All are well-known priests: Tony Flannery, a Redemptorist, conducts Missions and novenas throughout the country and is an author and a columnist with ‘Reality’ magazine; Brendan Hoban, parish priest of Ballina, has published several books and is a columnist with the ‘Western People’; Seán McDonagh, a Columban Missionary, who worked for many years in the Phillippines, has emerged in the last two decades as the most passionate advocate in the Irish Catholic Church of the need to care for the environment.
They drew up a preliminary statement of aims for the proposed new association which attracted the signatures of 72 priests. I am happy to be among them.
According, to this statement the association, if established, will work towards providing a voice for Irish Catholic priests at a time when that voice needs to be expressed.
Inspired by the insights of the Second Vatican Council it will promote their full implementation, expecially regarding the primacy of individual conscience, active participation of all the baptised and the establishment of a church where all believers will be treated as equal.
It will argue the case for a reform of the ‘governing system’ of the Church, basing it ‘on service rather than power’. It will encourage a culture of consultation and transparency in the appointment of church leaders. It will advocate ‘an equal place for women in all areas of Church life, including the governing system and the various forms of ministry.

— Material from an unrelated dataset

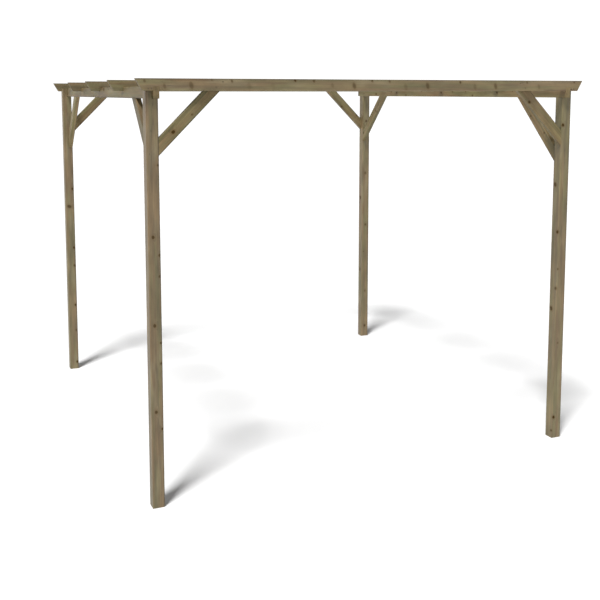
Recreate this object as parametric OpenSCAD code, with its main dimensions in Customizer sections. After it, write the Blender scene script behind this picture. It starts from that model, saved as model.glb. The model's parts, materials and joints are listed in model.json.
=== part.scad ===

It will also work towards ‘re-evaluation of Catholic sexual teaching’ in a way that recognises ‘the profound mystery of human sexuality and incorporates the insights of all members of the Church. It recognises that State and Church are seperate and to the State falls the task ’of enacting laws for all its citizens’. It favours ‘liturgical celebrations that use rituals and language that are easily understood, inclusive and accessible to all’. It will also have an ecumenical dimension promising to reopen relationships with other Christian denominations and other faiths.
The proposed association is not the first one to seek to represent Irish Catholic priests. In the early 1970’s a number of radical priests set up the ‘Association of Irish Priests’, an independent body. The bishops took fright at this initiative. Before the association found a firm footing they established an alternative organisation ‘The National Conference of Priests of Ireland’, under their control which after some early enthusiasm, petered out in 2006.
This conference had some notable achievements, particularly under the inspired leadership of Seamus Ryan, Harry Bohan and Enda McDonagh. Howerver, its status as a body under the control of the heirarchy, lessened its credibility. As all Irish priests were automatically members, the conference had the impossible task of representing widely divergent views. Irish Catholic clergy are not a monolithic group. It contains conservatives, liberals and radicals. As the NCPI had to reflect this diversity, its statements were often anodyne and died the death of a thousand qualifications.
The proposed new association may avoid this predicament as in its preliminary statement it clearly advocates radical church reform. Those who do not subscribe to the programme are unlikely to join up.
I hope that the new association will be established and that it flourishes. I lhope also that it will expand its horizons. Why not be open, as a start, to offering membership to female religious, which would involve not only a nerve change but also a change of perspective? Many religious sisters also feel excluded from dialogue in the Irish Catholic Church. In a letter to the Irish Times last week Anne Lyons, a religious sister, wrote poignantly of her sense of exclusion from the institutional church. She concludes: ‘As long as the official church ignores women, it will continue to fly on one wing and to flap around in endless circles and its soul will wither’. Indeed.